The Precision Challenge - More Than Just Making Lines
Executing the P1-P3 scribe sequence is a formidable challenge in microfabrication. Each layer in the perovskite stack—TCO, perovskite, HTL/ETL, and top electrode—has different material properties and ablation thresholds. The laser must remove specific layers with micron-level accuracy without damaging the underlying or adjacent layers. For instance, the P2 scribe must cleanly penetrate the perovskite and charge transport layers to expose the TCO below, but stopping precisely at the TCO surface is critical; any over-ablation into the TCO increases series resistance, while under-ablation creates poor electrical contact. This requires sophisticated laser sources (like UV picosecond lasers for clean, cold processing), real-time focus tracking to accommodate substrate warpage, and high-speed galvanometer scanners synchronized with precision stages. The final P4 edge deletion step, removing all conductive layers from the module perimeter, is equally vital for preventing shunt paths and ensuring long-term insulation. Lecheng's equipment addresses these challenges by integrating features like multi-beam processing for throughput, intelligent vision alignment for accuracy, and tailored wavelengths for each layer, ensuring that each scribe contributes to maximal current collection and voltage, not losses.

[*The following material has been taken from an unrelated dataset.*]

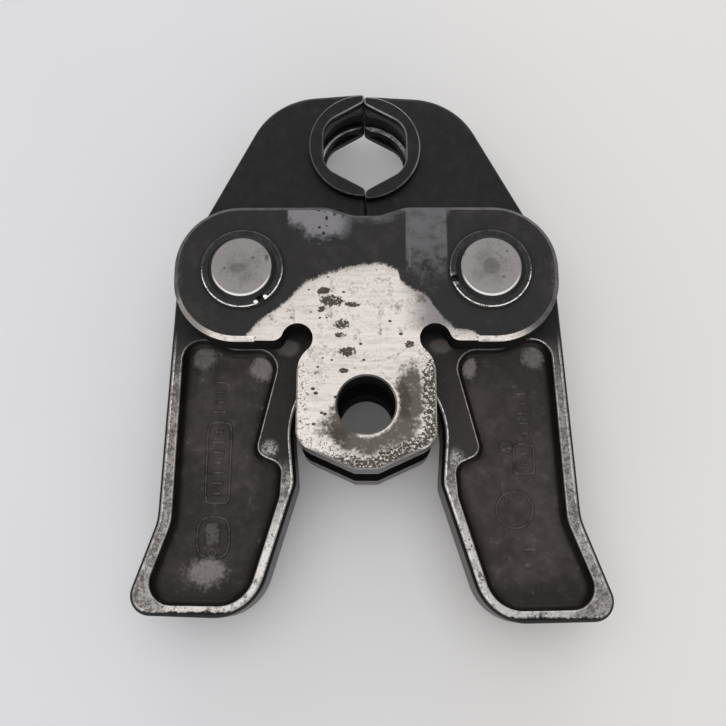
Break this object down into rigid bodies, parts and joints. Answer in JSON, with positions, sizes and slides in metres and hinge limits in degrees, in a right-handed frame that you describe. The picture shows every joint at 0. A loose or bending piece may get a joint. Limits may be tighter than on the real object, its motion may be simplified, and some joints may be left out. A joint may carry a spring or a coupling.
{
  "type": "press fitting tool jaw",
  "caption": "Pivoting steel press jaw: two forged levers on pins between plates close a split hexagonal die over a tube fitting.",
  "frame": {"origin": "axis of the retaining bolt's bore, at mid thickness", "axes": "+X to the right lever, +Y from the bore towards the die, +Z out of the front plate"},
  "size_m": [0.1168, 0.1418, 0.0352],
  "materials": {
    "plate_steel": "dark oxide, worn bright",
    "pin_steel": "ground, satin",
    "ring_steel": "dark oxide",
    "spring_steel": "plain wire",
    "forged_steel": "dark oxide, edges worn bright"
  },
  "bodies": {
    "frame": {"front_plate": "plate_steel", "back_plate": "plate_steel", "left_pin": "pin_steel", "right_pin": "pin_steel", "left_front_snap_ring": "ring_steel", "left_back_snap_ring": "ring_steel", "right_front_snap_ring": "ring_steel", "right_back_snap_ring": "ring_steel", "closing_spring": "spring_steel"},
    "left_lever": {"left_lever": "forged_steel"},
    "right_lever": {"right_lever": "forged_steel"}
  },
  "joints": [
    {"name": "left_lever_pivot", "type": "hinge", "parent": "frame", "child": "left_lever", "pos_m": [-0.0314, 0.0349, 0], "axis": [0, 0, 1], "range_deg": [0, 16], "stiffness_Nm_per_rad": 1.2, "springref_deg": -22.92, "deforming": ["closing_spring"]},
    {"name": "right_lever_pivot", "type": "hinge", "parent": "frame", "child": "right_lever", "pos_m": [0.0314, 0.0349, 0], "axis": [0, 0, -1], "range_deg": [0, 16], "stiffness_Nm_per_rad": 1.2, "springref_deg": -22.92, "deforming": ["closing_spring"]}
  ]
}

Driving Yield and Stability - The Role of Advanced Laser Tools
Ultimately, the commercial viability of perovskite modules hinges on high manufacturing yield and long-term field stability. Inconsistent or defective laser scribing is a primary source of yield loss. Microscopic cracks from P1, residual film debris in P2, or uneven P3 edges can create localized shunts, hot spots, and early module failure. Advanced laser scribing systems from technology leaders are engineered to maximize process window and repeatability. Features like adaptive power control compensate for film thickness variations. High-resolution machine vision inspects each scribe in-line. Moreover, the cleanliness of the P4 edge isolation is paramount for preventing moisture ingress and corrosion at the module borders, a key factor in long-term stability. By providing a stable, reliable, and clean scribing process, high-precision laser equipment minimizes initial performance variation and latent defects. This transforms the intricate P1-P4 sequence from a yield risk into a controlled, defining step for producing efficient, durable, and bankable perovskite solar modules, enabling the technology to scale from the lab to gigawatt production.
In the race to commercialize perovskite photovoltaics, laser scribing is far more than a manufacturing step—it is the core engineering discipline that translates lab-cell efficiency into commercial-module performance. The precision, control, and cleanliness achieved in the P1-P4 processes directly and irreversibly define the electrical output, production yield, and operational lifetime of the final product. Investing in advanced laser systems, such as those developed by Lecheng Intelligence, is therefore not merely a capital expense; it is a strategic decision to embed efficiency, reliability, and scalability into the very architecture of the perovskite solar module.